Should I spend more time with my parents as a teen?

I am 15 and i am wondering if i should spend more time with my parents. Should i stop gaming to accomplish and also get better grades to make them proud?

Yes, you absolutely should spend more time with your parents.

This article by Tim Urban on the Wait But Why blog called The Tail End provides an eye-opening visual account of how little time we actually have left with our parents when we get older:

I’ve been thinking about my parents, who are in their mid-60s. During my first 18 years, I spent some time with my parents during at least 90% of my days. But since heading off to college and then later moving out of Boston, I’ve probably seen them an average of only five times a year each, for an average of maybe two days each time. 10 days a year. About 3% of the days I spent with them each year of my childhood.

Being in their mid-60s, let’s continue to be super optimistic and say I’m one of the incredibly lucky people to have both parents alive into my 60s. That would give us about 30 more years of coexistence. If the ten days a year thing holds, that’s 300 days left to hang with mom and dad.
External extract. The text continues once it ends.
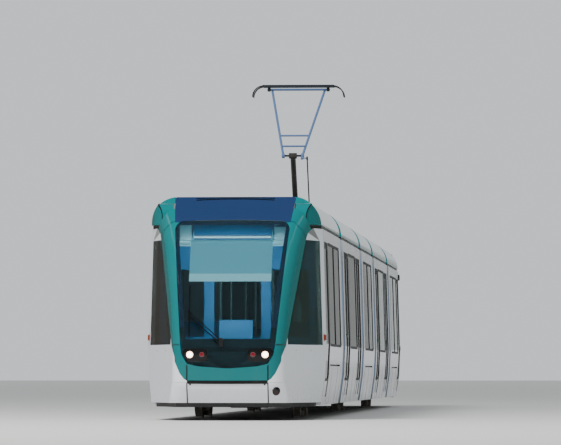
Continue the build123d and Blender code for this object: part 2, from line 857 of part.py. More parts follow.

Less time than I spent with them in any one of my 18 childhood years.

When you look at that reality, you realize that despite not being at the end of your life, you may very well be nearing the end of your time with some of the most important people in your life.

It turns out that when I graduated from high school, I had already used up 93% of my in-person parent time. I’m now enjoying the last 5% of that time. We’re in the tail end.

Man, that last stat was really powerful.

Here are Tim’s three takeaways from the article:

1) Living in the same place as the people you love matters. I probably have 10X the time left with the people who live in my city as I do with the people who live somewhere else.

2) Priorities matter. Your remaining face time with any person depends largely on where that person falls on your list of life priorities. Make sure this list is set by you—not by unconscious inertia.

3) Quality time matters. If you’re in your last 10% of time with someone you love, keep that fact in the front of your mind when you’re with them and treat that time as what it actually is: precious.

How to spend more time with your parents:

You can call them more frequently, but I believe in-person time is much better.

In order to have the opportunity to spend the most in-person time with them, living closer to each other is really the best option.

You can move closer to them.

My parents currently live about a 5-hour drive away from me, which is close enough that they can visit me a few times a year and I can visit them a few times a year.

Sometimes, I wish we lived even closer together, within 2–3 hours, but I’m still very thankful. It’s certainly better than living across the county from them or living in a different country.

My dad’s family lives in Kenya and he’s fortunate to be able to see them once a year. My mom’s family live in Japan and she sees them much less frequently.

I’m assuming you won’t be able to convince your parents to move closer to you, although that might also be worth a shot.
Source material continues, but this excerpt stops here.